We Tend to Play to the Level of our Competition
I’ll bet that if you found yourself in a game with the last eight winners of the World Series of Poker, or even with the eight best players in your local cardroom, you’d play better than you usually do because you have a lot more respect for those players. But if you were in a game with the eight biggest fish in the world, you might find yourself playing nearly as poor as they do. Many top players have been quoted as saying that they do not play well when they drop down to lower limit games. Keep this in mind: Not only is poker a seductive game on its own, it often tends to lead us down a primrose path where we find ourselves playing just like our opponents — even when we ought to know better.
Don’t Play When You’re Psychologically Weakened: Poker is tough enough to beat when you’re at your best.
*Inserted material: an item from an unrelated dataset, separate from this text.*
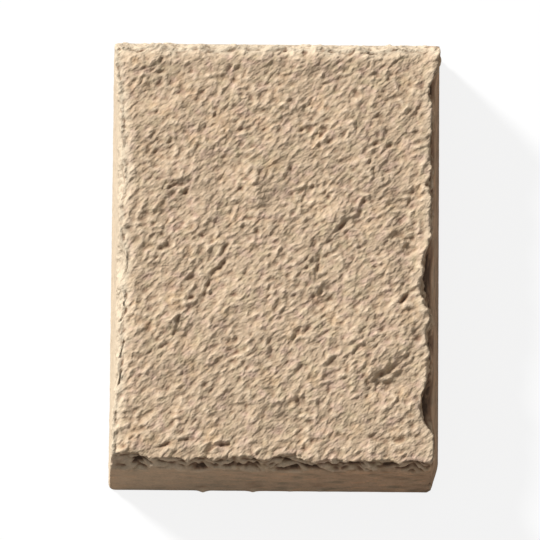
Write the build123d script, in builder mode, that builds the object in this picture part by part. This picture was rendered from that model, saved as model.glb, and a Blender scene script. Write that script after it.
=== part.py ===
from build123d import *
import math
import os

# Trim stone: a small rectangular block of cast concrete with a rock face.
# It lies on its flat back. X runs across its width, Y along its height and Z out of its back,
# with the origin at the middle of the back.

# Driving dimensions, in millimetres and degrees
WIDTH = 149.0
HEIGHT = 204.0
THICKNESS = 42.0
CORNER_RADIUS = 3.0

# The lower part of each side is as it left the mould, with a little draft
CAST_HEIGHT = 32.0
CAST_DRAFT = 5.0

# Above it the margin leans in more, and is pitched back with a chisel
PITCH_SLOPE = 12.0

# The rock face stands as a low cushion between the margins
CROWN = 1.2
BLANK_SPARE = 6.0

# Grid on which the rock face is drawn, and how far it runs past the block
FACE_STEP = 5.5
FACE_OVERLAP = 8.0
FACE_TOLERANCE = 0.12

cast_setback = CAST_HEIGHT * math.tan(math.radians(CAST_DRAFT))
pitch_height = THICKNESS - CAST_HEIGHT


# Pitched margin
# A chisel blow on the arris throws off a shell-shaped flake, so each hollow is a piece of a sphere.
# A size of flake is (radius of the hollow, level where it is deepest), and the small ones are
# secondary chips that broke out below the arris.
SMALL_FLAKE = (8.0, 36.5)
MIDDLE_FLAKE = (12.0, 40.5)
BROAD_FLAKE = (20.0, 43.0)

# The sides are keyed by name, with the direction each faces, in degrees, and its reach.
# Along a side, distances run anticlockwise as the face is looked at.
SIDES = {
    "bottom": (-90, HEIGHT / 2),
    "right": (0, WIDTH / 2),
    "top": (90, HEIGHT / 2),
    "left": (180, WIDTH / 2),
}

# A blow is (distance along the side from its middle, how deep the flake bites)
BLOWS = {
    BROAD_FLAKE: {
        "bottom": [(-64.0, 4.8), (-47.0, 3.0), (-12.0, 3.6), (8.0, 4.6), (27.0, 2.8), (50.0, 2.2)],
        "right": [(48.4, 1.4), (-5.0, 2.6), (-18.0, 3.8), (-72.2, 3.8)],
        "top": [(-60.0, 2.4), (-28.0, 2.6), (9.0, 2.4), (44.0, 2.7)],
        "left": [(-32.5, 3.1), (6.0, 3.3), (24.0, 2.9), (43.6, 1.6)],
    },
    MIDDLE_FLAKE: {
        "bottom": [(-31.5, 2.8), (-21.5, 2.2), (39.0, 1.9), (70.0, 1.6)],
        "right": [(30.6, 1.4), (16.0, 1.2), (-38.5, 2.6), (-53.3, 2.0)],
        "top": [(-44.0, 2.7), (-10.0, 2.4), (27.0, 2.6), (63.0, 2.3)],
        "left": [(-47.4, 1.6), (58.5, 1.0)],
    },
    SMALL_FLAKE: {
        "bottom": [(-59.0, 2.6), (-34.0, 2.4), (-7.0, 2.2), (12.0, 2.4), (36.3, 2.4), (61.0, 2.6)],
        "right": [(75.0, 2.0), (-61.5, 2.0)],
    },
}


def flake_place(side, along, bite, radius, level):
    """Where the sphere lies that bites this deep into a side's slope at this level."""
    facing, reach = SIDES[side]
    slope = math.radians(PITCH_SLOPE)
    stand_off = radius - bite
    slope_face = reach - cast_setback - (level - CAST_HEIGHT) * math.tan(slope)
    from_axis = slope_face + stand_off * math.cos(slope)
    centre = Vector(from_axis, along, level + stand_off * math.sin(slope)).rotate(Axis.Z, facing)
    return Location(centre, (0, 0, facing))


# Rock face
# Its height is a low cushion with forms on it: the scar of one large flake with a raised lip, two
# long falls, dents and swells, and a slow unevenness.
SCAR_CENTRE = (49.5, -8.6)
SCAR_RADIUS = 31.0
SCAR_DEPTH = 2.0
SCAR_STEP = 4.5
SCAR_OPENS_TOWARDS = -35.0

# The lip's height as a share of the scar's depth, and how far outside the rim it stands
LIP_SHARE = 0.3
LIP_OUT = 4.0
LIP_WIDTH = 5.0

# Each long fall runs from a first point to a second, and the stone is lower on its right:
# first point, second point, drop, half width of the step. It comes back up over a few half widths.
RECOVERY = 3.0
FALLS = [
    ((33.5, 62.0), (50.0, 26.0), 1.3, 7.0),
    ((-21.0, -3.0), (-33.0, -18.0), 0.6, 4.0),
]

# Each dent or swell: centre, half length, half width, turn in degrees, height.
# The broad ones shape the face as a whole.
BROAD_FORMS = [
    ((54.0, -59.0), 13.0, 5.5, 26.0, -1.5),
    ((-56.0, 73.0), 15.0, 6.0, 4.0, -0.9),
    ((-10.5, 28.5), 6.0, 10.0, 0.0, 1.0),
    ((-54.0, -45.0), 15.0, 5.0, 26.0, 0.6),
    ((1.7, -45.9), 17.0, 15.0, 0.0, 0.6),
    ((-34.0, 52.0), 13.0, 17.0, 20.0, 0.4),
    ((-46.0, 8.0), 11.0, 19.0, -15.0, -0.4),
    ((26.0, -80.0), 19.0, 9.0, 8.0, 0.3),
    ((-22.0, -72.0), 16.0, 10.0, -12.0, -0.4),
]

# Swells between them, about as wide as a thumb
SWELLS = [
    ((-56.0, 88.0), 6.0, 4.5, 0.0, 0.6),
    ((-46.0, 62.0), 7.0, 4.5, 75.0, 0.6),
    ((-43.0, 36.0), 10.0, 4.5, 10.0, 0.7),
    ((-25.0, 54.0), 5.5, 5.0, 0.0, 0.6),
    ((15.0, 88.0), 7.0, 4.5, 0.0, 0.7),
    ((30.0, 62.0), 7.0, 5.0, -15.0, 0.6),
    ((41.0, 37.0), 7.5, 5.0, -75.0, 0.7),
    ((28.0, 17.0), 8.0, 5.0, 50.0, 0.9),
    ((48.0, 12.0), 7.0, 4.5, 90.0, 0.5),
    ((52.0, -8.0), 6.5, 5.0, 90.0, 0.5),
    ((37.0, -16.0), 5.0, 4.5, 0.0, 0.5),
    ((55.0, -24.0), 8.0, 4.5, -65.0, 0.6),
    ((37.0, -38.0), 7.5, 6.0, 90.0, 0.6),
    ((46.0, -50.0), 10.0, 4.5, 25.0, 0.7),
    ((-43.0, -5.0), 6.5, 5.5, 0.0, 0.6),
    ((-46.0, -29.0), 7.0, 4.5, 70.0, 0.8),
    ((-25.0, -31.0), 9.0, 5.0, 60.0, 0.6),
    ((-6.0, -38.0), 6.5, 5.5, 0.0, 0.5),
    ((-62.0, -38.0), 6.0, 5.5, 0.0, 0.6),
    ((-4.0, -67.0), 9.0, 4.5, -20.0, 0.5),
    ((16.0, -62.0), 5.5, 4.5, 90.0, 0.5),
    ((43.0, -72.0), 11.0, 4.5, -15.0, 0.5),
    ((-37.0, -76.0), 6.0, 5.0, 0.0, 0.5),
    ((-28.0, -88.0), 5.0, 5.0, 0.0, 0.6),
    ((-46.0, -86.0), 5.5, 4.5, 0.0, 0.6),
    ((-33.0, 13.0), 7.0, 4.5, 65.0, 0.5),
    ((-56.0, 10.0), 6.0, 4.5, 0.0, 0.5),
    ((43.0, 71.0), 5.0, 4.5, 90.0, 0.5),
    ((64.0, -36.0), 5.5, 4.5, 60.0, 0.5),
]

# Dents of the same size
DENTS = [
    ((-41.0, 25.0), 6.0, 5.0, 90.0, -1.1),
    ((-49.0, 17.0), 7.0, 4.5, 45.0, -0.5),
    ((-23.0, 38.0), 6.5, 5.0, 90.0, -0.9),
    ((-52.0, 46.0), 7.0, 4.5, 0.0, -0.8),
    ((15.0, 26.0), 7.0, 6.5, 90.0, -0.8),
    ((-18.0, 80.0), 6.0, 4.5, 0.0, -0.6),
    ((26.0, 81.0), 8.0, 4.5, 0.0, -0.5),
    ((54.0, 73.0), 7.0, 4.5, 70.0, -0.6),
    ((57.0, 46.0), 8.0, 5.0, -55.0, -0.6),
    ((60.0, 24.0), 6.0, 4.5, 0.0, -0.7),
    ((61.0, 3.0), 9.0, 4.5, 90.0, -1.2),
    ((43.0, 0.0), 5.5, 4.5, 0.0, -0.6),
    ((-56.0, -16.0), 8.0, 5.0, 100.0, -0.6),
    ((-29.0, -18.0), 8.0, 4.5, 60.0, -0.5),
    ((-39.0, -39.0), 6.5, 4.5, 0.0, -0.7),
    ((23.0, -24.0), 7.0, 4.5, 0.0, -0.8),
    ((50.0, -34.0), 5.0, 4.5, 0.0, -0.5),
    ((27.0, -62.0), 5.5, 4.5, 90.0, -0.7),
    ((6.0, -80.0), 9.0, 6.0, 0.0, -0.5),
    ((-61.0, 28.0), 5.0, 4.5, 0.0, -0.5),
    ((60.0, 89.0), 5.5, 4.5, 90.0, -0.5),
]

# Slow unevenness: wavelength, direction in degrees, phase in degrees, height
WAVES = [
    (61.0, 28.0, 40.0, 0.28),
    (47.0, 112.0, 200.0, 0.24),
    (36.0, 71.0, 310.0, 0.18),
]


def rise(distance, width):
    """Goes smoothly from 0 to 1 while distance goes from -width to width."""
    t = min(max((distance + width) / (2 * width), 0.0), 1.0)
    return t * t * (3 - 2 * t)


def scar(x, y):
    """Sunk inside the big flake's rim, deepest just past the rim, and open on one side."""
    across, up = x - SCAR_CENTRE[0], y - SCAR_CENTRE[1]
    from_centre = math.hypot(across, up)
    away = math.atan2(up, across) - math.radians(SCAR_OPENS_TOWARDS)
    closed = (1 - math.cos(away)) / 2
    inside = rise(SCAR_RADIUS - from_centre, SCAR_STEP)
    hollow = inside * (from_centre / SCAR_RADIUS) ** 2
    from_lip = (from_centre - SCAR_RADIUS - LIP_OUT) / LIP_WIDTH
    lip = LIP_SHARE * math.exp(-(from_lip**2))
    return SCAR_DEPTH * closed * (lip - hollow)


def fall(x, y, first, second, drop, width):
    """Drops on the right of the line from first to second, and comes back up slowly."""
    run = (second[0] - first[0], second[1] - first[1])
    length = math.hypot(*run)
    along = ((x - first[0]) * run[0] + (y - first[1]) * run[1]) / length
    left = ((y - first[1]) * run[0] - (x - first[0]) * run[1]) / length
    ends = rise(along, width) * rise(length - along, width)
    recovery = math.exp(-max(-left - width, 0.0) / (RECOVERY * width))
    return -drop * ends * rise(-left, width) * recovery


def form(x, y, centre, half_length, half_width, turn, height):
    """A smooth dent or swell with an oval outline."""
    across, up = x - centre[0], y - centre[1]
    c, s = math.cos(math.radians(turn)), math.sin(math.radians(turn))
    u = (across * c + up * s) / half_length
    v = (up * c - across * s) / half_width
    return height * math.exp(-(u * u + v * v))


def wave(x, y, length, direction, phase, height):
    """One slow wave across the face."""
    heading = math.radians(direction)
    along = x * math.cos(heading) + y * math.sin(heading)
    return height * math.sin(2 * math.pi * along / length + math.radians(phase))


def face_relief(x, y):
    """Height of the rock face above the level of its corners."""
    u, v = 2 * x / WIDTH, 2 * y / HEIGHT
    level = CROWN * (1 - u**4) * (1 - v**4)
    level += scar(x, y)
    level += sum(fall(x, y, *entry) for entry in FALLS)
    level += sum(form(x, y, *entry) for entry in BROAD_FORMS + SWELLS + DENTS)
    level += sum(wave(x, y, *entry) for entry in WAVES)
    return level


def stations(size):
    """Evenly spaced places from one overlap to the other."""
    reach = size / 2 + FACE_OVERLAP
    count = math.ceil(2 * reach / FACE_STEP)
    return [-reach + 2 * reach * i / count for i in range(count + 1)]


# The face is lifted until its highest place stands at the stone's full thickness
columns, rows = stations(WIDTH), stations(HEIGHT)
foot = THICKNESS - max(face_relief(x, y) for x in columns for y in rows)
rock_face = Face.make_surface_from_array_of_points(
    [[Vector(x, y, foot + face_relief(x, y)) for y in rows] for x in columns],
    tol=FACE_TOLERANCE,
    min_deg=3,
)

with BuildPart() as trim_stone:
    # The cast block
    with BuildSketch():
        RectangleRounded(WIDTH, HEIGHT, CORNER_RADIUS)
    extrude(amount=CAST_HEIGHT, taper=CAST_DRAFT)

    # The spare stone of the pitched margin and the face
    cast_top = trim_stone.faces().sort_by(Axis.Z)[-1]
    extrude(cast_top, amount=pitch_height + BLANK_SPARE, taper=PITCH_SLOPE)

    # The flakes that the chisel took off the margin
    for (radius, level), sides in BLOWS.items():
        places = [
            flake_place(side, along, bite, radius, level)
            for side, blows in sides.items()
            for along, bite in blows
        ]
        with Locations(*places):
            Sphere(radius, mode=Mode.SUBTRACT)

    # The rock face
    split(bisect_by=rock_face, keep=Keep.BOTTOM)

trim_stone.part.label = "trim_stone"
os.makedirs("parts", exist_ok=True)
export_step(trim_stone.part, "parts/trim_stone.step")
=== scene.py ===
# %% [markdown]
# # A rock-faced trim stone
# The object is one small block of cast concrete that lies on its flat back. It was cast in a mould, so
# its sides are smooth and taper a little. Then its margin was pitched back with a chisel, and its face
# is as rough as broken rock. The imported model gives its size, which is an estimate, and its broad
# forms. This lesson lays a fine skin over that model, roughens it and gives it the colours of sandy
# concrete.

import math

import bpy
import numpy as np
from mathutils import Euler, Matrix, Vector, geometry, noise
from mathutils.bvhtree import BVHTree


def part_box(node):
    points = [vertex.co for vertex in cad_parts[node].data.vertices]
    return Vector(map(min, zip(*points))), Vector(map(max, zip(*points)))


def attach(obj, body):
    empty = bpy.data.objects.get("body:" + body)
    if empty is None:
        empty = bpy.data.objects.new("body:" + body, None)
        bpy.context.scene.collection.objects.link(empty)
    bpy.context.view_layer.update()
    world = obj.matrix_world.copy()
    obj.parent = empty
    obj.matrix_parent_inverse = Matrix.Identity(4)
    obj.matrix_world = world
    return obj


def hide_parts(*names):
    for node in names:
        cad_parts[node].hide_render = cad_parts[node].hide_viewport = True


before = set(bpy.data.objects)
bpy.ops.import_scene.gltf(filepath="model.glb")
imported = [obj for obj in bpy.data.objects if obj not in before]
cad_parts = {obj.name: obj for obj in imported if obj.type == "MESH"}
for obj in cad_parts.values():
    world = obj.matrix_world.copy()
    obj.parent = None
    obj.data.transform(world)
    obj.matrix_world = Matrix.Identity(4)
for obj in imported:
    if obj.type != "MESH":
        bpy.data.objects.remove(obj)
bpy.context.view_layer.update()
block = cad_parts["trim_stone"]

# %% [markdown]
# ## The sizes that the skin needs
# All shape work here is in millimetres, because a mason thinks in them, and turns to metres at the end.
# The block's size is read from the imported model. The height of the smooth cast part of the sides, its
# draft and the slope of the pitched margin are those of the model, and say where a side would stand if
# no flake had been struck off.

# %% Sizes
MM = 0.001
CAST_HEIGHT = 32.0
CAST_DRAFT = math.tan(math.radians(5.0))
PITCH_SLOPE = math.tan(math.radians(12.0))

half_width, half_height, thickness = np.array(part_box("trim_stone")[1]) / MM


def setback(level):
    """How far a whole side stands in from the back's edge at this level."""
    cast = np.minimum(level, CAST_HEIGHT) * CAST_DRAFT
    pitched = np.maximum(level - CAST_HEIGHT, 0.0) * PITCH_SLOPE
    return cast + pitched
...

If you’re tired, stressed out, dealing with other problems that may intrude on your thoughts, fighting the flu, or you’ve got the blues — don’t play. One of the real benefits of playing in casinos and public cardrooms is that the game never really ends. It is usually there whenever you’re ready for it. Don’t make the fatal mistake of taking your troubles out on your bankroll.
Monitor Your Own Play for Weaknesses; Then Act On It
There have been times that I’ve played when I was tired or psychologically weakened. I recognized the condition but instead of acting on it, I denied it. On those occasions I’ve generally lost money. In fact, the act of denying that I’m in tip-top game shape is the single biggest flaw in my game. When not at my best, I have played in what should have been very profitable games, but lost because I’ve allowed my ego to seduce me into believing that I was still the best player and a big favorite. While I might have known much more about poker than my opponents, when psychologically weakened, I was anything but the best player at the table.
The truth is deceptively simple: If you’re not ready to play your best, don’t play. And when you do play, keep your own standards foremost in your mind. Don’t tumble down to the level of your opponents. Tell yourself it’s OK to play your best. Then do it.